Trump says accepts no responsibility for campaign protesters

WASHINGTON/BLOOMINGTON, Ill., (Reuters) – Republican presidential front-runner Donald Trump refused to take responsibility yesterday for clashes at his campaign events and criticized protesters who have dogged his rallies and forced him to cancel one in Chicago last week.

When a protester interrupted his speech yesterday at an airport hangar in Bloomington, Illinois, minutes after it began, Trump derided him as a “disrupter” and told the cheering crowd: “Don’t worry about it – I don’t hear their voice.”

“Our rallies are so big and we have so many people, I never hear their voices. I only hear our people’s voices saying: ‘There they are, there they are,’” the billionaire businessman said as the audience roared approval and some 2,000 protesters waited outside.

Two later rallies yesterday in Ohio and Florida passed without disruption.

Trump is trying to cement his lead over his remaining Republican rivals – U.S. Senators Ted Cruz of Texas and Marco Rubio of Florida and Ohio Governor John Kasich – in five states that hold presidential nominating contests on Tuesday for Republicans and Democrats: Florida, Ohio, Illinois, North Carolina and Missouri.

The four Republicans and Democrats Hillary Clinton and Bernie Sanders are vying to run in the Nov. 8 election to succeed Democratic President Barack Obama.

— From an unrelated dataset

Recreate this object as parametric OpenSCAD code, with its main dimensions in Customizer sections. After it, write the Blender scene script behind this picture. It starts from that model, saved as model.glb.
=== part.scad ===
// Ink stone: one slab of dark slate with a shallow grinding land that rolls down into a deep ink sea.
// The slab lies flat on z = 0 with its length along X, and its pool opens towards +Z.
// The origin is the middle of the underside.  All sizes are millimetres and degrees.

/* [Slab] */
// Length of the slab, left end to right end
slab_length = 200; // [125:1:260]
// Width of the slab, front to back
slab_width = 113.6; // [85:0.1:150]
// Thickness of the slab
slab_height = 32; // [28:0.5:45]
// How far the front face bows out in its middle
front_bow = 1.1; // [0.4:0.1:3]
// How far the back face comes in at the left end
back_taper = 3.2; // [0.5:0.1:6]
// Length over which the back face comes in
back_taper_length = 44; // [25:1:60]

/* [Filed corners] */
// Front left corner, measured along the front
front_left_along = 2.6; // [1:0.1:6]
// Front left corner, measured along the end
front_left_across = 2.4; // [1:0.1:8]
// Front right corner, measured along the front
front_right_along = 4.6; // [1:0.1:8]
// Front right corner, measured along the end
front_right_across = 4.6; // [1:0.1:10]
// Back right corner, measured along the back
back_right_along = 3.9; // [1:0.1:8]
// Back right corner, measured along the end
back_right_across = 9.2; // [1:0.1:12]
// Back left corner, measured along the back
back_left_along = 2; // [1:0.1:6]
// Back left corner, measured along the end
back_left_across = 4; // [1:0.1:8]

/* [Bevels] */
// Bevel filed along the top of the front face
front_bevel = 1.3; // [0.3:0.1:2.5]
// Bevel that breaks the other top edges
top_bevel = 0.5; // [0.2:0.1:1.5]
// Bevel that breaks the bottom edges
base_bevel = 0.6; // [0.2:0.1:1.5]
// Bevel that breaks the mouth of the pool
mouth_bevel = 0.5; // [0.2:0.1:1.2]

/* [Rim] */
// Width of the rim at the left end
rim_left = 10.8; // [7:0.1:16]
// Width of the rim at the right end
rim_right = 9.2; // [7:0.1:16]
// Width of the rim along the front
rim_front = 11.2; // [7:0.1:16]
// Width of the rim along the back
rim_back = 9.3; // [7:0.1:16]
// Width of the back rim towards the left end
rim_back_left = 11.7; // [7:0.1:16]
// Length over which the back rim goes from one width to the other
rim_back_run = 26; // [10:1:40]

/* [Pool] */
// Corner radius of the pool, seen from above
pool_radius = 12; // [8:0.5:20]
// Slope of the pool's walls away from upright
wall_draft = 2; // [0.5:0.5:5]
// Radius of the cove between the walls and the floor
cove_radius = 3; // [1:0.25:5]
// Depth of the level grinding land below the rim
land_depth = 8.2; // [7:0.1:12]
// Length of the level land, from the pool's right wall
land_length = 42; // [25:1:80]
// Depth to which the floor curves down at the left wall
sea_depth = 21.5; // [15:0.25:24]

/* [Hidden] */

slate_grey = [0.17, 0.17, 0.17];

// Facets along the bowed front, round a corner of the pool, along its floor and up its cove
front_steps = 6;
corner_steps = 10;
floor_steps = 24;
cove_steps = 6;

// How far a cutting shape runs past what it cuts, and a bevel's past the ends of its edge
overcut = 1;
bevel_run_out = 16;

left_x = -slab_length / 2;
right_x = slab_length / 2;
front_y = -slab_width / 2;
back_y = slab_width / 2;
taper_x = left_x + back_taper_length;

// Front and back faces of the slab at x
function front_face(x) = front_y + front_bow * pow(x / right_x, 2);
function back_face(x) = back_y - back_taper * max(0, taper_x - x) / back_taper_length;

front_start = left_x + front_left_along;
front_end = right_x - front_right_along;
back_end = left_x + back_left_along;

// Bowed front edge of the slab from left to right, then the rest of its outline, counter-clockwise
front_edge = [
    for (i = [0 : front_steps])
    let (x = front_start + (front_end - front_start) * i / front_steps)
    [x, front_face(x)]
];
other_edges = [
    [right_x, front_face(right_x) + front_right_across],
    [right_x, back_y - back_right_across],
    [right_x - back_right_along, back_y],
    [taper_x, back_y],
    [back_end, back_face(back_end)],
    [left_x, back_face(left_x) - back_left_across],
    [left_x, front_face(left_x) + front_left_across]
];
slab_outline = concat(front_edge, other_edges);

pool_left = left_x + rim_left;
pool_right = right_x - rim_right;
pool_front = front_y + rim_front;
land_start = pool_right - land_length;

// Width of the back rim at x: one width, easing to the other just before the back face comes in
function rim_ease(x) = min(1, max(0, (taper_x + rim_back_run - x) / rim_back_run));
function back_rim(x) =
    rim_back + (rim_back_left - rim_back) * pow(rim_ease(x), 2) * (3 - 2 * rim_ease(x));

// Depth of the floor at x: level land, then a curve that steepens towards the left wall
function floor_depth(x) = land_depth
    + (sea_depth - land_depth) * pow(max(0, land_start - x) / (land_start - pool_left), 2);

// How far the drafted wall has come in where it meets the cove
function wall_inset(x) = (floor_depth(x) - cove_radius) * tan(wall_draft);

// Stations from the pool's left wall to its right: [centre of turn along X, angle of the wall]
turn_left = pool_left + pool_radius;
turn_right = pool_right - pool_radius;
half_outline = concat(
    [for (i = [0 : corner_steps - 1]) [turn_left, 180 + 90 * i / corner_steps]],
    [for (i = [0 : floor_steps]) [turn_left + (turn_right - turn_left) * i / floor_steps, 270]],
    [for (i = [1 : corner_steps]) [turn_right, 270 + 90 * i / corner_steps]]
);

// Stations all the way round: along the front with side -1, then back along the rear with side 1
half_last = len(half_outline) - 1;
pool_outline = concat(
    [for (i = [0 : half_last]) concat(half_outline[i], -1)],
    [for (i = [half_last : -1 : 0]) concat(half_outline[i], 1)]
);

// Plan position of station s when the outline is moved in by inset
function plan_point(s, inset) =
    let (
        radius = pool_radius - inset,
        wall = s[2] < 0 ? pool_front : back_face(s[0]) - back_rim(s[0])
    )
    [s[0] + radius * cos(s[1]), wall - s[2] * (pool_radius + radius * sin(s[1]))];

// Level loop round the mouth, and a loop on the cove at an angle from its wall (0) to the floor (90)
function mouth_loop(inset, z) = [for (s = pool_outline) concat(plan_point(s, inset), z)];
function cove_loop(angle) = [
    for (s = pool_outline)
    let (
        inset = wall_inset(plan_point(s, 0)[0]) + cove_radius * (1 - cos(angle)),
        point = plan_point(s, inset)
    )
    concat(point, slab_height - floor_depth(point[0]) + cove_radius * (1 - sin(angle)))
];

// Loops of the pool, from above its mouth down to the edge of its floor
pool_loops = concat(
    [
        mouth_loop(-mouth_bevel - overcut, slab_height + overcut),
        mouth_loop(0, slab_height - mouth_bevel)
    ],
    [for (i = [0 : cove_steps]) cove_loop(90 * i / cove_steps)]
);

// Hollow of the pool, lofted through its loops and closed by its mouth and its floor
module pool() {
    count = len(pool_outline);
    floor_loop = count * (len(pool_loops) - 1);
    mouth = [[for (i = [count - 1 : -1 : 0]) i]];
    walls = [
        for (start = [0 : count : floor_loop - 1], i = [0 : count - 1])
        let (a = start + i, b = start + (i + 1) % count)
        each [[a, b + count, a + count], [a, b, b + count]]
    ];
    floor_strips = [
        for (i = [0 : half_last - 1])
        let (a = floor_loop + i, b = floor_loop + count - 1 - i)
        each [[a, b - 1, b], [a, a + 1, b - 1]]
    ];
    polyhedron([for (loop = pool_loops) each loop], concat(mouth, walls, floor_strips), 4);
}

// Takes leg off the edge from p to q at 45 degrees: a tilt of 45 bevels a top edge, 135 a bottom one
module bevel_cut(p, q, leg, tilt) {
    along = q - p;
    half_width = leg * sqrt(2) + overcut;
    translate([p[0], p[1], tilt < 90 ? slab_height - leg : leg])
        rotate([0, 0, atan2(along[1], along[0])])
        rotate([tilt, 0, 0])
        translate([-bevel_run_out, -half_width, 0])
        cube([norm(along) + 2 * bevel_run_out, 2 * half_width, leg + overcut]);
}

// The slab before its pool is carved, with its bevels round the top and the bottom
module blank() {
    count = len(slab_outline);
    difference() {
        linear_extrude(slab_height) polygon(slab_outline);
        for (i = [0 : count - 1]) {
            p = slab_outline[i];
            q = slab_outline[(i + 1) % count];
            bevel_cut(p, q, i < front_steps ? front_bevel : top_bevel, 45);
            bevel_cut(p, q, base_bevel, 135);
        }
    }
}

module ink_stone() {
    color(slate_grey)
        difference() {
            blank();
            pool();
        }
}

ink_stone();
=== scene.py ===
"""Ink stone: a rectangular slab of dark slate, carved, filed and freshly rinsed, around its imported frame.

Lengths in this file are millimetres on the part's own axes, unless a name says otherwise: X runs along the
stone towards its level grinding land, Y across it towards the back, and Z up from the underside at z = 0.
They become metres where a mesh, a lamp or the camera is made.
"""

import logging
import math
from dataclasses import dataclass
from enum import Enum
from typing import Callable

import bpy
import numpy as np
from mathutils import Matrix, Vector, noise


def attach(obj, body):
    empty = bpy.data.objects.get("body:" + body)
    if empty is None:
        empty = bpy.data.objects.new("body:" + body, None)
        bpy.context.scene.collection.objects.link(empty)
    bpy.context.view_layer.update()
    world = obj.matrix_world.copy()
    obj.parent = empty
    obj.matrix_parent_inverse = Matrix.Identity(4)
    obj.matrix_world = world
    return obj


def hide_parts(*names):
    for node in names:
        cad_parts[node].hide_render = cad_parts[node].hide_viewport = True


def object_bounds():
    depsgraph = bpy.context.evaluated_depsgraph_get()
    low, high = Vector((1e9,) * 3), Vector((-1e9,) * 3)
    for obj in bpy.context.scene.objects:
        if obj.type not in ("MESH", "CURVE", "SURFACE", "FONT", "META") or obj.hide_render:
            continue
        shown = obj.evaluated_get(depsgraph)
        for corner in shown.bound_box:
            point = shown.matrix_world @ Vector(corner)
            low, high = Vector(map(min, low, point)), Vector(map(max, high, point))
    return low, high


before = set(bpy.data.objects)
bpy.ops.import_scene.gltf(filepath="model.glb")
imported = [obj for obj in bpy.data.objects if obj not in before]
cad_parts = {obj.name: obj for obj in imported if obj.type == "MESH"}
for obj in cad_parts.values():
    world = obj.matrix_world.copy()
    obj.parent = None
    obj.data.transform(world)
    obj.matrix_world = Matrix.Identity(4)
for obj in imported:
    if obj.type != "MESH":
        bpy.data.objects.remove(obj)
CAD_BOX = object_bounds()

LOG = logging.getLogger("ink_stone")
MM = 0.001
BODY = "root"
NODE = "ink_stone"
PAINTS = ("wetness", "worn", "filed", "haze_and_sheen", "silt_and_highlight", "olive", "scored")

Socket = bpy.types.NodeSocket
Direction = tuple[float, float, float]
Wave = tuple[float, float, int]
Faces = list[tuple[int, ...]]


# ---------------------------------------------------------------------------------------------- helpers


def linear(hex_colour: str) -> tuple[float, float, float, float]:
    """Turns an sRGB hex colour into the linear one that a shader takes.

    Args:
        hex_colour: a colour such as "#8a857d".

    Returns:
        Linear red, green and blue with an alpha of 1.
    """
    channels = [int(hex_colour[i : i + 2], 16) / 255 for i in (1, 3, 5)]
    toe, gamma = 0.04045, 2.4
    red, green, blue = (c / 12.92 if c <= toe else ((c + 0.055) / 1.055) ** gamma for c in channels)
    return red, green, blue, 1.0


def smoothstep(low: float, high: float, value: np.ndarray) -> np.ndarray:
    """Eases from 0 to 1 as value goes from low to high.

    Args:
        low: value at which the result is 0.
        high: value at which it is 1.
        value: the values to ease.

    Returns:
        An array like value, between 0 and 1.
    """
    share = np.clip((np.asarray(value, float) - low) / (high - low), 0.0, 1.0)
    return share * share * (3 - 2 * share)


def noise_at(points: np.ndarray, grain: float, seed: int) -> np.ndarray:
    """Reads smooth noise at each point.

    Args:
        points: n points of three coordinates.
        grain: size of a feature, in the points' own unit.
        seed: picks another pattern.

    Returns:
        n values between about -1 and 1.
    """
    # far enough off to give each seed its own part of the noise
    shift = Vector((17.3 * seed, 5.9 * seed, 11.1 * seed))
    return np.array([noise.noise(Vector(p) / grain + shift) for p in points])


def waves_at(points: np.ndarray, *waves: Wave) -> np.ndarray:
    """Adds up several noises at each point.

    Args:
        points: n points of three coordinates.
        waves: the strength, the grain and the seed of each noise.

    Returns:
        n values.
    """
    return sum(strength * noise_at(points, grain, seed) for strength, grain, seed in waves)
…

Trump used a round of Sunday morning television appearances to rebut strong criticism from Republican rivals and Democrats that he was encouraging discord with divisive language disparaging Muslims and illegal immigrants.

“I don’t accept responsibility. I do not condone violence in any shape,” Trump said on NBC’s “Meet the Press.”

The 69-year-old New York real estate mogul defended his supporters and said he was considering helping pay the legal fees of a 78-year-old white man who punched a young black man at a Trump rally in North Carolina last week. The man, Trump said, “got carried away.”

“I’ve actually instructed my people to look into it,” he said.

The man, John McGraw, was charged with assault and later with communicating a threat after he was seen on video saying he enjoyed hitting “that loudmouth” and threatening next time “to kill him.”

Trump had earlier promised to help cover the legal fees of supporters involved in clashes at his rallies.